- [Collected material]:
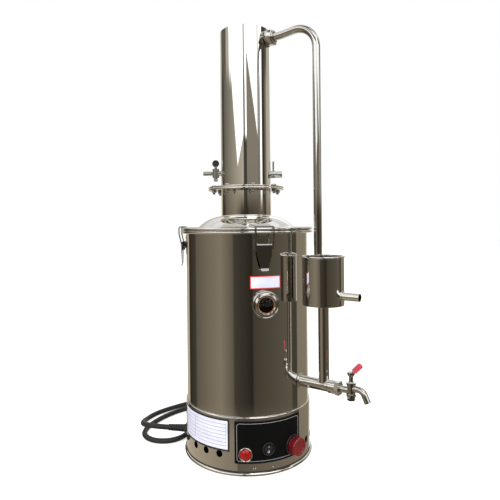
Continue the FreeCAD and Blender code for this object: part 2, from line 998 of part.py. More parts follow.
def sight_bezel():
    glass_low = barrel_radius + sight_boss_out + sight_gasket_sheet
    glass_high = glass_low + window_sheet
    low = barrel_radius + sheet * half
    high = glass_high + bezel_lip
    shoulder = high - bezel_slope
    body = radial_rod(sight_azimuth, sight_height, low, shoulder, sight_radius)
    nose = radial_cone(sight_azimuth, sight_height, shoulder, high,
                       sight_radius, sight_radius - bezel_slope)
    recess = radial_rod(sight_azimuth, sight_height, low - cut, glass_low, sight_boss_radius)
    seat = window_radius + window_rim
    pocket = radial_rod(sight_azimuth, sight_height, glass_low - cut, glass_high, seat)
    opening = radial_rod(sight_azimuth, sight_height, glass_low, high + cut, window_radius)
    return fused([body, nose]).cut(recess).cut(pocket).cut(opening)


# Draw latches, drawn with the barrel's axis behind them and X pointing away from it

def latch_point(out, across, height):
    return vector(hinge_place + out, across, hinge_height + height)


def latch_plate():
    low = hinge_height - latch_plate_down
    high = hinge_height + latch_plate_up
    skin = ring(barrel_radius + sheet, barrel_radius, low, high)
    width = 2 * latch_plate_half
    corner = vector(barrel_radius * half, -latch_plate_half, low)
    body = skin.common(Part.makeBox(barrel_radius, width, high - low, corner))
    eye = latch_roll - sheet - gap
    reach = latch_hinge_out
    ears = []
    for across in (-latch_plate_half, latch_plate_half - sheet):
        start = latch_point(0, across, 0)
        ear = rod(start, start + vector(0, sheet, 0), eye)
        web = Part.makeBox(reach, sheet, 2 * eye, latch_point(-reach, across, -2 * eye))
        ears.append(fused([ear, web]).cut(disc(barrel_radius, low, high)))
    far = latch_half + cut
    hole = rod(latch_point(0, -far, 0), latch_point(0, far, 0), latch_pin + fit_gap)
    return fused([body] + ears).cut(hole)


def latch_plates():
    plate = latch_plate()
    return Part.makeCompound([turned(plate, azimuth) for azimuth in latch_azimuths])


def lever_sheet():
    """Face of the lever: a sheet that runs down and curls away from the barrel at its end."""
    straight = latch_length - latch_curl
    across = vector(0, 2 * latch_half, 0)

    def curl_point(radius, turn):
        angle = math.radians(turn)
        out = latch_roll + latch_curl - radius * math.cos(angle)
        return latch_point(out, -latch_half, -straight - radius * math.sin(angle))

    def curl_arc(radius, first, last):
        points = [curl_point(radius, share) for share in (first, (first + last) * half, last)]
        return Part.Arc(*points).toShape()

    outer = latch_curl
    inner = latch_curl + sheet
    turn = latch_curl_turn
    top_out = latch_point(latch_roll, -latch_half, 0)
    top_in = latch_point(latch_roll - sheet, -latch_half, 0)
    edges = [
        Part.LineSegment(top_out, curl_point(outer, 0)).toShape(),
        curl_arc(outer, 0, turn),
        Part.LineSegment(curl_point(outer, turn), curl_point(inner, turn)).toShape(),
        curl_arc(inner, turn, 0),
        Part.LineSegment(curl_point(inner, 0), top_in).toShape(),
        Part.LineSegment(top_in, top_out).toShape(),
    ]
    return Part.Face(Part.Wire(edges)).extrude(across)


def lever_roll():
    """The lever's top, rolled part of the way over the hinge."""
    corner = latch_point(latch_roll - sheet, -latch_half, 0)
    strip = Part.makePlane(sheet, 2 * latch_half, corner)
    return strip.revolve(latch_point(0, 0, 0), vector(0, -1, 0), latch_roll_turn)


def lever_outline():
    """Front outline of the lever, wide at the hinge and narrow and round at the tip."""
    tip = -latch_length
    near = -latch_cheek
    round_start = tip + latch_end_half
    start = hinge_place - latch_length
    corners = [
        vector(start, -latch_half, hinge_height + latch_roll),
        vector(start, -latch_half, hinge_height + near),
        vector(start, -latch_end_half, hinge_height + round_start),
        vector(start, 0, hinge_height + tip),
        vector(start, latch_end_half, hinge_height + round_start),
        vector(start, latch_half, hinge_height + near),
        vector(start, latch_half, hinge_height + latch_roll),
    ]
    edges = [
        Part.LineSegment(corners[0], corners[1]).toShape(),
        Part.LineSegment(corners[1], corners[2]).toShape(),
        Part.Arc(corners[2], corners[3], corners[4]).toShape(),
        Part.LineSegment(corners[4], corners[5]).toShape(),
        Part.LineSegment(corners[5], corners[6]).toShape(),
        Part.LineSegment(corners[6], corners[0]).toShape(),
    ]
    return Part.Face(Part.Wire(edges)).extrude(vector(2 * latch_length, 0, 0))


def lever_cheek(across):
    corners = [
        latch_point(latch_roll - sheet, across, 0),
        latch_point(-latch_roll * half, across, 0),
        latch_point(-latch_roll * half, across, -bail_pivot_drop),
        latch_point(latch_roll - sheet, across, -latch_cheek),
    ]
    web = Part.Face(Part.makePolygon(corners + corners[:1])).extrude(vector(0, sheet, 0))
    start = latch_point(0, across, 0)
    knuckle = rod(start, start + vector(0, sheet, 0), latch_roll)
    return fused([web, knuckle])


def latch_lever():
    face = lever_sheet().common(lever_outline())
    cheeks = [lever_cheek(-latch_half), lever_cheek(latch_half - sheet)]
    pin = rod(latch_point(0, -latch_half, 0), latch_point(0, latch_half, 0), latch_pin)
    body = fused([face, lever_roll(), pin] + cheeks)
    far = latch_half + cut
    start = latch_point(bail_pivot_out, -far, -bail_pivot_drop)
    end = latch_point(bail_pivot_out, far, -bail_pivot_drop)
    return body.cut(rod(start, end, bail_wire + fit_gap))


def bail_side(mirror):
    across = bail_half * mirror
    grip = (latch_half - sheet) * mirror
    leg_out = rim_radius + bead + bail_wire + sheet
    low = barrel_top - 2 * bead - sheet
    high = lid_top + gap + bail_wire
    return [
        vector(bail_place, grip, bail_height),
        vector(bail_place, across, bail_height),
        vector(leg_out, across, low),
        vector(leg_out, across, high),
        vector(rim_radius - bail_reach, across, high),
    ]


def latch_bail():
    left = bail_side(-1)
    right = bail_side(1)
    bends = [bail_bend * half, bail_bend, bail_bend, bail_bend]
    return pipe(left + right[::-1], bends + bends[::-1], bail_wire)


# Switch panel

def control_panel():
    skin = ring(base_radius + panel_sheet, base_radius + fit_gap, panel_low, panel_high)
    first, last = panel_azimuths
    far = 2 * base_radius
    wedge = Part.makeCylinder(far, panel_high - panel_low, up * panel_low, up, last - first)
    body = skin.common(turned(wedge, first))
    start = base_radius - cut
    end = base_radius + cut
    holes = [
        radial_rod(lamp_azimuth, lamp_height, start, end, lamp_body_radius),
        radial_rod(switch_azimuth, switch_height, start, end, switch_radius - switch_bezel),
        radial_rod(button_azimuth, button_height, start, end, button_radius - button_collar),
    ]
    return body.cut(Part.makeCompound(holes))


def holder(azimuth, height, body_radius, depth, bezel_radius, out, inner, inner_depth):
    """A round switch case through the panel with a bezel outside and an open front."""
    face = base_radius + panel_sheet
    case = radial_rod(azimuth, height, face - depth, face + out * half, body_radius)
    bezel = radial_rod(azimuth, height, face - bezel_radius * half, face + out, bezel_radius)
    bezel = bezel.cut(disc(face, height - bezel_radius - cut, height + bezel_radius + cut))
    hollow = radial_rod(azimuth, height, face + out - inner_depth, face + out + cut, inner)
    return fused([case, bezel]).cut(hollow)


def lamp_holder():
    return holder(lamp_azimuth, lamp_height, lamp_body_radius, lamp_depth, lamp_radius, lamp_out,
                  lamp_body_radius - sheet, lamp_out + sheet)


def lamp_lens():
    face = base_radius + panel_sheet
    low = face - sheet
    radius = lamp_body_radius - sheet
    edge = face + lamp_out
    ball_radius = (radius ** 2 + lens_crown ** 2) / (2 * lens_crown)
    turn = math.asin(radius / ball_radius) * half
    ball_middle = edge + lens_crown - ball_radius
    reach = ball_middle + ball_radius * math.cos(turn)
    middle = vector(reach, 0, ball_radius * math.sin(turn))
    foot = vector(low, 0, 0)
    foot_rim = vector(low, 0, radius)
    rim = vector(edge, 0, radius)
    tip = vector(edge + lens_crown, 0, 0)
    edges = [
        Part.LineSegment(foot, foot_rim).toShape(),
        Part.LineSegment(foot_rim, rim).toShape(),
        Part.Arc(rim, middle, tip).toShape(),
        Part.LineSegment(tip, foot).toShape(),
    ]
    lens = Part.Face(Part.Wire(edges)).revolve(centre, vector(1, 0, 0), full_turn)
    lens.translate(up * lamp_height)
    return turned(lens, lamp_azimuth)


def switch_housing():
    case_radius = switch_radius - switch_bezel
    inner = case_radius - sheet * half
    inner_depth = rocker_sheet + switch_out + rocker_gap
    return holder(switch_azimuth, switch_height, case_radius, switch_depth, switch_radius,
                  switch_out, inner, inner_depth)


def rocker_pivot():
    return place(switch_azimuth, base_radius + panel_sheet, switch_height)


def switch_rocker():
    radius = switch_radius - switch_bezel - sheet * half - rocker_gap
    face = base_radius + panel_sheet
    low = face - rocker_sheet * half
    body = radial_rod(switch_azimuth, switch_height, low, face + rocker_sheet, radius)
    outward = direction(switch_azimuth)
    across = direction(switch_azimuth + full_turn / 4)
    far = rocker_sheet + 2 * radius
    middle = rocker_pivot() + outward * far
    span = across * (2 * radius)
    dish = rod(middle - span, middle + span, far - switch_out * half)
    body = body.cut(dish)
    body.rotate(rocker_pivot(), across, rocker_tilt)
    return body


def button_housing():
    case_radius = button_radius - button_collar
    inner_depth = button_out + button_travel + 2 * sheet
    return holder(button_azimuth, button_height, case_radius, button_depth, button_radius,
                  button_out, case_radius - sheet, inner_depth)


def button_cap():
    face = base_radius + panel_sheet
    radius = button_radius - button_collar - sheet - gap
    top = face + button_out + button_crown
    low = face - sheet
    body = radial_rod(button_azimuth, button_height, low, top - button_edge, radius)
    nose = radial_cone(button_azimuth, button_height, top - button_edge, top,
                       radius, radius - button_edge)
    return fused([body, nose])


# Power cord

def gland_point(reach):
    return place(gland_azimuth, reach, gland_height)


def cable_gland():
    nut_end = base_radius + gland_nut
    collar = prism(gland_flats, gland_point(barrel_radius), gland_point(nut_end))
    collar = collar.cut(disc(base_radius, gland_height - gland_flats, gland_height + gland_flats))
    thread = rod(gland_point(base_radius - gland_inside), gland_point(nut_end), gland_thread)
    boot = radial_cone(gland_azimuth, gland_height, nut_end, nut_end + boot_length,
                       boot_radius, boot_end_radius)
    return fused([collar, thread, boot])


def cord_points():
    start = gland_point(base_radius + gland_nut + boot_length)
    return [start] + [vector(*point) for point in cord_route]


def cord_bends(points):
    bends = []
    for before, corner, after in zip(points, points[1:], points[2:]):
        inward = before - corner
        onward = after - corner
        turn = math.pi - inward.getAngle(onward)
        bends.append(bend_share * min(inward.Length, onward.Length) / math.tan(turn * half))
    return bends


def power_cord():
    points = cord_points()
    bends = cord_bends(points)
    path = rounded_path(points, bends)
    print("cord length", round(path.Length, 1))
    print("cord bend radii", [round(bend) for bend in bends])
    body = pipe(points, bends, cord_radius)
    print("cord volume share", round(body.Volume / (math.pi * cord_radius ** 2 * path.Length), 4))
    return body


def plug_frame():
    """The cord's end and its level heading, where the plug sits."""
    points = cord_points()
    heading = points[-1] - points[-2]
    return points[-1], math.degrees(math.atan2(heading.y, heading.x))


def plug():
    tip, azimuth = plug_frame()
    width = 2 * plug_half_width
    height = 2 * plug_half_height
    corner = vector(plug_neck, -plug_half_width, -plug_half_height)
    block = Part.makeBox(plug_length, width, height, corner)
    long_edges = [edge for edge in block.Edges if abs(edge.Length - plug_length) < fit_gap]
    block = block.makeFillet(plug_round, long_edges)
    along = vector(1, 0, 0)
    tail = Part.makeCone(boot_end_radius, plug_half_height - sheet, plug_neck, centre, along)
    body = fused([block, tail])
    solids = [body]
    corner = vector(plug_neck + plug_length, -pin_sheet * half, -pin_width * half)
    pins = (
        (pin_lean, -pin_spread, pin_lift),
        (-pin_lean, pin_spread, pin_lift),
        (0, 0, -pin_lift),
    )
    for lean, across, lift in pins:
        pin = Part.makeBox(pin_length, pin_sheet, pin_width, corner)
        pin.rotate(centre, along, lean)
        pin.translate(vector(0, across, lift))
        solids.append(pin)
    whole = Part.makeCompound(solids)
    whole.rotate(centre, up, azimuth)
    whole.translate(tip)
    return whole


makers = (
    bottom_ring, base_plate, base_shell, base_screws,
    barrel, barrel_rim, boiler_floor, heater, level_probe, terminal_block,
    lid, lid_seal, neck, steam_baffle,
    lower_flange, flange_gasket, upper_flange, flange_bolts, flange_nuts,
    condenser_jacket, condenser_cap, tray_plate, steam_riser, condensing_vessel,
    outlet_boss, outlet_washer, union_nut, return_pipe,
    level_cup, drain_nozzle, feed_pipe, side_arm,
    tap_body, tap_plug, tap_grip, tap_bottom_nut,
    inlet_cock, cock_key, distillate_spigot,
    sight_boss, sight_gasket, sight_glass, sight_bezel,
    latch_plates,
    control_panel, lamp_holder, lamp_lens, switch_housing, switch_rocker, button_housing, button_cap,
    cable_gland, power_cord, plug,
)
for make in makers:
    save(make.__name__, make())

for number, azimuth in enumerate(latch_azimuths, 1):
    save("latch_lever_" + str(number), turned(latch_lever(), azimuth))
    save("latch_bail_" + str(number), turned(latch_bail(), azimuth))
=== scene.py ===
# %% [markdown]
# # A mirror-polished water still
# This lesson dresses a laboratory water still. The engineers' model is loaded first: it says
# where every piece is and what moves. Each step then gives a piece of that model a finish, or
# models the piece afresh with smoother curves and finer detail.

# %% The frame
import math

import bmesh
import bpy
from mathutils import Matrix, Vector


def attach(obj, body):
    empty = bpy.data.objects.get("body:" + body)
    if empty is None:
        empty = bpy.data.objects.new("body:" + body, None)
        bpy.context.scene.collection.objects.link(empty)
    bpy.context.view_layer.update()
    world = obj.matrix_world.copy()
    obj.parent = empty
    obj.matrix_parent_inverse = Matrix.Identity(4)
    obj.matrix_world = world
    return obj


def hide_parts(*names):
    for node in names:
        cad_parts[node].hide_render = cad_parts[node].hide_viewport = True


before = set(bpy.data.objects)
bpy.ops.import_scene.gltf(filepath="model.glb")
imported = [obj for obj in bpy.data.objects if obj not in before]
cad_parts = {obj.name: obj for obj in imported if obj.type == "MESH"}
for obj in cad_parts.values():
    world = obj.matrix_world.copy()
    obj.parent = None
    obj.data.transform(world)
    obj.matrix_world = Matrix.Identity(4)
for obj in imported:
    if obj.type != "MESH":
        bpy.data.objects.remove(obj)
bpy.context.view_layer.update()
milli = 0.001

# %% [markdown]
# ## The camera
# The photographer stood less than a metre away, at the height of the boiler's rim, and held the
# camera level. The lens is shifted and not tilted: a tilt would make the upright walls lean
# together. A very small roll is left, because the still leans by half a degree in the picture.

# %% Camera
def placed(name, data):
    """A new object that holds the data, linked to the scene."""
    thing = bpy.data.objects.new(name, data)
    bpy.context.scene.collection.objects.link(thing)
    return thing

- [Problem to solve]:
Only the lines from the one containing "bpy.context.scene.collection.objects.link(empty)" through the one containing "for node in" are to be reproduced, exactly as they appear.

- [Response to this exercise]:
        bpy.context.scene.collection.objects.link(empty)
    bpy.context.view_layer.update()
    world = obj.matrix_world.copy()
    obj.parent = empty
    obj.matrix_parent_inverse = Matrix.Identity(4)
    obj.matrix_world = world
    return obj


def hide_parts(*names):
    for node in names:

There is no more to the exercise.